Quarter by quarter, news outlets are reporting that PC sales are either flat or plummeting. HP just announced another layoff in an on-going effort to restructure and reinvent themselves. Dell went as far as to convert themselves to a private company. Since we are not in an economic depression, all of these articles hint at one fundamental fact–Mac sales are rising.

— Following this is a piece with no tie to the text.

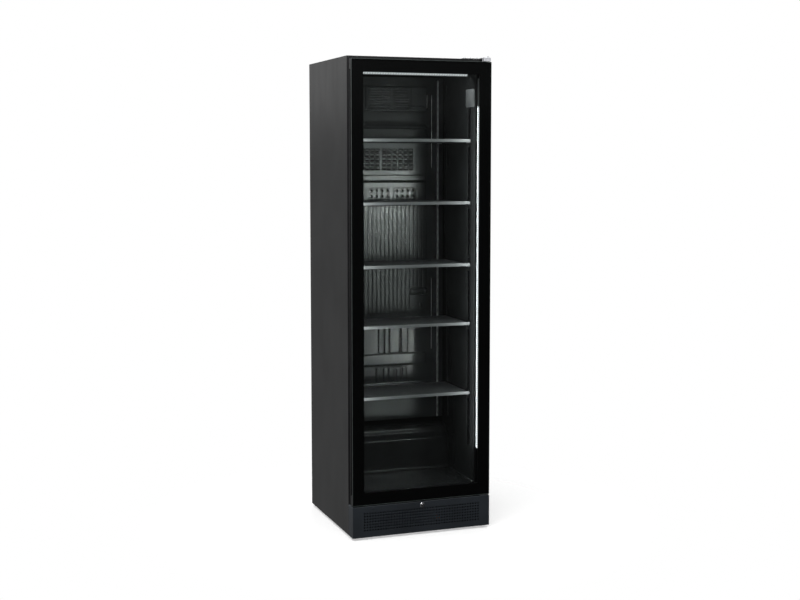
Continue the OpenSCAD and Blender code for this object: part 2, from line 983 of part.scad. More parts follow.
left_side_panel();
right_side_panel();
top_panel();
back_panel();
insulation_foam();
inner_liner();
front_collar();
duct_panel();
fan_cover();
evaporator_coil();
evaporator_motor();
shelf_standards();
shelf_clips();
top_light_housing();
top_light_lens();
base_frame();
front_rail();
base_grille();
casing_screws();
lock_barrel();
compressor();
compressor_grommets();
condenser_coil();
fan_shroud();
condenser_motor();
drip_tray();
drain_tube();
refrigerant_pipes();
control_box();
cord_gland();
rear_grille();
top_hinge_plate();
top_hinge_bolts();
bottom_hinge();
outer_glass();
inner_glass();
glass_spacer();
door_frame();
door_gasket();
door_light_housing();
door_light_lens();
hinge_bushes();
lock_plug();
lock_cam();
shelf_1_deck();
shelf_1_rail();
shelf_2_deck();
shelf_2_rail();
shelf_3_deck();
shelf_3_rail();
shelf_4_deck();
shelf_4_rail();
shelf_5_deck();
shelf_5_rail();
evaporator_fan();
condenser_fan();
left_roller();
right_roller();
left_foot();
right_foot();
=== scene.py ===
"""The looks of the glass door merchandiser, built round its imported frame.

Metres, in the frame of the CAD: +Z up, the door faces -Y and hangs on the +X side.
"""

import json
import math

import bmesh
import bpy
import numpy as np
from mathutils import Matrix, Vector

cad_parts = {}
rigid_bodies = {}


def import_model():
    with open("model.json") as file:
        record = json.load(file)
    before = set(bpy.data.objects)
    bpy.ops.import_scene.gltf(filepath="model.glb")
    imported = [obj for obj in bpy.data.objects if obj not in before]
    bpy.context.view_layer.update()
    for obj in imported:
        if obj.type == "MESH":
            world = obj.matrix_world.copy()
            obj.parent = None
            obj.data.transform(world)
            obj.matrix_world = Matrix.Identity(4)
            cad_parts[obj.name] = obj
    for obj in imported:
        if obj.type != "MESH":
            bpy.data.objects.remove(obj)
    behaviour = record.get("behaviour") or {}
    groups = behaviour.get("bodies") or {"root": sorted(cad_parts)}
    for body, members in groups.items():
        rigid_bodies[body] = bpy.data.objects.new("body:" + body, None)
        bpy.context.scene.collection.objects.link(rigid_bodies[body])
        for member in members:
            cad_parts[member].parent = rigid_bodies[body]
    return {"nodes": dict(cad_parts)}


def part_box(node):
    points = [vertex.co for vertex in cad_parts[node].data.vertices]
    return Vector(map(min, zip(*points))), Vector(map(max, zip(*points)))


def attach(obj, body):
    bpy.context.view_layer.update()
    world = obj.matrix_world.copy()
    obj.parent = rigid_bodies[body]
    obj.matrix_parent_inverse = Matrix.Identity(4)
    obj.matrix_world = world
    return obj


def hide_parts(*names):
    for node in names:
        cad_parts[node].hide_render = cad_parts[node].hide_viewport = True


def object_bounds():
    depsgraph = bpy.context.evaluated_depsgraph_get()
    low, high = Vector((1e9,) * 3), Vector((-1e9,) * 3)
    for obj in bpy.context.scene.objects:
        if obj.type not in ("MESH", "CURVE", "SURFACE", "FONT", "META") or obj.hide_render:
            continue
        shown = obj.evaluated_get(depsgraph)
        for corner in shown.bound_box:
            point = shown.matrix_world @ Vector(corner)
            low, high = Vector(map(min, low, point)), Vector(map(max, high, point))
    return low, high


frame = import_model()
cad_low, cad_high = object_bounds()
NODES = frame["nodes"]
MM = 0.001
SAME_POINT = 0.01 * MM

# ---- camera ----

# The camera's place in metres, and how far it looks down and to the right in degrees.
CAMERA_AT = (-1.8631, -5.1588, 1.5241)
CAMERA_DOWN = 5.113
CAMERA_RIGHT = 20.252


def make_camera():
    """Eye height, a little to the left of the door, looking slightly down."""
    data = bpy.data.cameras.new("camera")
    data.sensor_width = 36
    data.lens = 58.65
    data.shift_x = -0.0082
    data.shift_y = -0.03
    camera = bpy.data.objects.new("camera", data)
    camera.location = CAMERA_AT
    camera.rotation_euler = (math.radians(90 - CAMERA_DOWN), 0, math.radians(-CAMERA_RIGHT))
    bpy.context.scene.collection.objects.link(camera)
    bpy.context.scene.camera = camera


make_camera()
bpy.context.scene.view_settings.view_transform = "Standard"

# ---- places taken from the frame ----


def corners(name):
    """A node's lowest and highest corner."""
    low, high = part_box(name)
    return low.copy(), high.copy()


glass_low, glass_high = corners("outer_glass")
gasket_low, gasket_high = corners("door_gasket")
grille_low, grille_high = corners("base_grille")
liner_low, liner_high = corners("inner_liner")
duct_high = corners("duct_panel")[1]
cover_low, cover_high = corners("fan_cover")
standard_low, standard_high = corners("shelf_standards")

LINER_SKIN = 2 * MM
INNER_X = liner_high.x - LINER_SKIN
FLOOR_Z = liner_low.z + LINER_SKIN
CEILING_Z = liner_high.z - LINER_SKIN
REAR_Y = liner_high.y - LINER_SKIN
DUCT_FACE_Y = duct_high.y - 3 * MM

# ---- node helpers ----


def link(tree, socket, value):
    """Gives a socket a number or a colour, or links another node's output to it."""
    if isinstance(value, bpy.types.NodeSocket):
        tree.links.new(value, socket)
    elif isinstance(value, (tuple, list)) and len(socket.default_value) > len(value):
        socket.default_value = (*value, 1)
    else:
        socket.default_value = value


def add(tree, kind, inputs=None, **settings):
    made = tree.nodes.new("ShaderNode" + kind)
    for key, value in settings.items():
        setattr(made, key, value)
    for key, value in (inputs or {}).items():
        link(tree, made.inputs[key], value)
    return made


def dress(material, **sockets):
    """Sets or links the named sockets of a material's shader, and gives the material back."""
    tree = material.node_tree
    for key, value in sockets.items():
        link(tree, tree.nodes["Principled BSDF"].inputs[key.replace("_", " ")], value)
    return material


def new_material(name, **settings):
    """A material with its shader's constants set, and the piece's own coordinates in metres."""
    material = bpy.data.materials.new(name)
    material.use_nodes = True
    dress(material, **settings)
    return material, add(material.node_tree, "TexCoord").outputs["Object"]


# Each of these adds a node to the tree of the output that it is given.


def stretched(where, stretch):
    return add(where.id_data, "Mapping", {"Vector": where, "Scale": stretch}).outputs["Vector"]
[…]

When I look at the options embedded developers have on the Mac, the outcome is grim. External JTAG devices require a proprietary driver to enumerate and those JTAG vendors only ship drivers for the PC. That shiny new MacBook Pro can’t do any real-world embedded development without a lot of hackery. It’s no wonder that products like the BeagleBone Black and the Raspberry Pi exist. It’s easier to put an entire operating system on a chip than to create a new driver stack for a different ecosystem, riddled with lawyers and politics. No drivers are required when your embedded board ships with an entire operating system on board. But what happens to those developers who want to be close to the hardware? These developers don’t want an operating system in the way of their time-critical projects.
Armstrap is different.
Armstrap boards don’t abstract away the hardware, they embrace it. Rather than putting a TCP/IP between your code and the hardware, Armstrap boards connect to your project directly via a standard USB cable. There are no external adapters to worry about. Debugging is done on any platform (Windows, Mac or Linux) because Armstrap boards enumerate as a tty serial device, utilizing the standard USB driver stack. Debugging is ultra fast and snappy thanks to the heavy lifting done by the open source debugger that comes integrated on every Armstrap board.
Finally, ARM development that actually works on a Mac.